See the parent class, CheckpointMetadata, for base attributes.

Additional Attributes:

step: The step number of the checkpoint. metrics: An optional dictionary containing user-provided metrics saved

alongside the checkpoint.

__init__(step, path, *, metadata, init_timestamp_nsecs=None, commit_timestamp_nsecs=None, custom_metadata=None, metrics=None)[source][source]#

RootMetadata#

final class orbax.checkpoint.experimental.v1.training.RootMetadata(*, directory, custom_metadata=None)[source][source]#

Metadata of a sequence of checkpoint at root level (contains all steps).
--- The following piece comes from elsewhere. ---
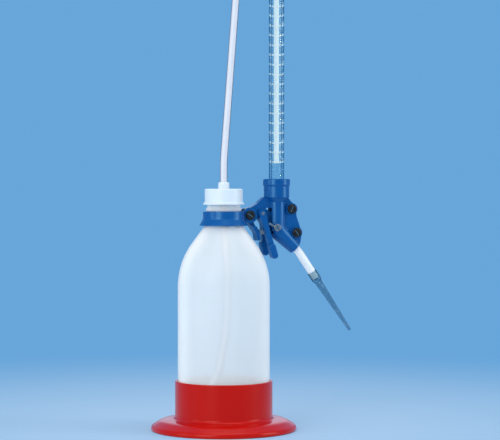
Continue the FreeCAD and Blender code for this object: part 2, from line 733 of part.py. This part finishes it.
# Regulating screw: a slotted head with a finger that leans on the front lever
def make_regulator():
    head_low = regulator_face_y - finger_thickness - regulator_head_height
    x, z = regulator_x, regulator_z
    head = disc(x, z, regulator_head_radius, head_low, regulator_face_y - finger_thickness)
    head = rounded(head, lambda edge: edge.BoundBox.YMax < head_low + 0.01, 0.4)
    shank = disc(x, z, regulator_shank_radius, regulator_face_y - finger_thickness, -notch_half - 0.4)
    half = finger_width / 2
    finger = plate([(x - finger_length, z - half, half), (x + 1, z - half), (x + 1, z + half),
                    (x - finger_length, z + half, half)],
                   regulator_face_y - finger_thickness, regulator_face_y - running)
    finger.rotate(point(x, z), point(0, 0, 1), finger_angle)
    hub = disc(x, z, regulator_head_radius - 0.2, regulator_face_y - finger_thickness,
               regulator_face_y - running)
    slot = Part.makeBox(2 * regulator_head_radius + 2, 1.9, 0.8,
                        point(x - regulator_head_radius - 1, z - 0.4, head_low - 1))
    slot.rotate(point(x, z), point(0, 0, 1), 60)
    return head.fuse([shank, finger, hub]).cut(slot).removeSplitter()


save("base_foot", make_foot())
save("bottle", make_bottle())
save("screw_cap", make_cap())
save("sealing_washer", make_washer())
save("tube_gland", make_gland())
save("riser_tube", make_riser())
save("swan_neck", make_swan_neck())
save("head_cap", make_head_cap())
save("burette_tube", make_tube())
save("tube_gasket", make_gasket())
save("collar_sleeve", make_sleeve())
save("outlet_hose", make_hose())
save("jet_tip", make_jet())
save("neck_ring", make_neck_ring())

housing = make_housing()
half_space = 2 * collar_top
front_space = Part.makeBox(half_space, half_space, 2 * half_space, point(0, 0, -half_space))
back_space = Part.makeBox(half_space, half_space, 2 * half_space, point(0, 0, 0))
save("housing_front", largest(housing.common(front_space)))
save("housing_back", largest(housing.common(back_space)))

slot_angles = (35.0, -70.0, 55.0)
for name, place, angle in zip(("ring_screw", "upper_screw", "lower_screw"), screws, slot_angles):
    save(name, make_screw(place[0], place[1], angle))
for name, place in zip(("ring_nut", "upper_nut", "lower_nut"), screws):
    save(name, make_nut(*place))

save("lever_pin", make_pin())
save("front_lever", make_lever(front_pad, front_lever_bow, -1))
save("back_lever", make_lever(back_pad, back_lever_bow, 1))
save("front_spring", make_spring(-1))
save("back_spring", make_spring(1))
save("regulator_screw", make_regulator())
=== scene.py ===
"""Looks of an automatic burette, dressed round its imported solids. Metres, +Z up."""

import json
import math

import bmesh
import bpy
from mathutils import Matrix, Vector


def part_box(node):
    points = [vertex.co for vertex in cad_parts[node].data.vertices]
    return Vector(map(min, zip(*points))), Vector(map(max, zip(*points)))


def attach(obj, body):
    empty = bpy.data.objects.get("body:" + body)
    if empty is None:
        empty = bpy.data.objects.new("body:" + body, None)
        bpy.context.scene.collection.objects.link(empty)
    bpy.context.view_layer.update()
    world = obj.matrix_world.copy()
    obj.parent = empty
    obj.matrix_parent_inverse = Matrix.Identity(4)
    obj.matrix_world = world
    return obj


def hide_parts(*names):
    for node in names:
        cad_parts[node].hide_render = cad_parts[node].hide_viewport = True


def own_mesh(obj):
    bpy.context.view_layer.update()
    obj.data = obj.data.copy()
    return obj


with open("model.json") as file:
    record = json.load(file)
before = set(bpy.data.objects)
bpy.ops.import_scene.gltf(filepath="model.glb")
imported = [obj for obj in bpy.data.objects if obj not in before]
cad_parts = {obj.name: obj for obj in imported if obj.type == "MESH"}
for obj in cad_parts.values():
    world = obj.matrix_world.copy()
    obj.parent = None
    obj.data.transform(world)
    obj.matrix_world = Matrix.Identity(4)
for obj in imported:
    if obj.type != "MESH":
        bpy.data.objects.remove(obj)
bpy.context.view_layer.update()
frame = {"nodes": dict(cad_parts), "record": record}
mm = 0.001
upright = Vector((0, 0, 1))

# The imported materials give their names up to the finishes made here
for packed in list(bpy.data.materials):
    packed.name = "packed_" + packed.name


# Camera at the photograph's viewing angle
camera_turn = math.radians(-20.0)
camera_distance = 1.42
camera_height = 0.190
aim_height = 0.171
aim_right = 0.0214
picture_width_at_object = 0.4075
film_width_mm = 36.0
farthest_seen = 20.0

toward_camera = Vector((math.sin(camera_turn), -math.cos(camera_turn), 0))
to_the_right = Vector((math.cos(camera_turn), math.sin(camera_turn), 0))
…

This class represents the top-level metadata for an entire checkpointing directory, distinct from step-specific metadata. It associates the physical storage location of the sequence with arbitrary, user-defined information that applies to all steps (e.g., experiment configuration).

Example Usage:

RootMetadata objects are returned by root_metadata().
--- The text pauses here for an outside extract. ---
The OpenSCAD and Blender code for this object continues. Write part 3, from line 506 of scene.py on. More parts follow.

It can be used to inspect checkpoint-wide information, such as experiment configuration:

import orbax.checkpoint.v1 as ocp
ckptr = ocp.training.Checkpointer('/path/to/my/checkpoints')
root_meta = ckptr.root_metadata()

print(f'Directory: {root_meta.directory}')
print(f'Custom metadata: {root_meta.custom_metadata}')

See also CheckpointMetadata.

directory#

The directory of the checkpoint sequence.

Type:

path_types.Path

custom_metadata#

User-provided custom metadata. An arbitrary JSON-serializable dictionary the user can use to store additional information. The field is treated as opaque by Orbax.

Type:

tree_types.JsonType | None

__delattr__(name)#

Implement delattr(self, name).

__eq__(other)#

Return self==value.

__hash__()#

Return hash(self).

__init__(*, directory, custom_metadata=None)#
__setattr__(name, value)#

Implement setattr(self, name, value).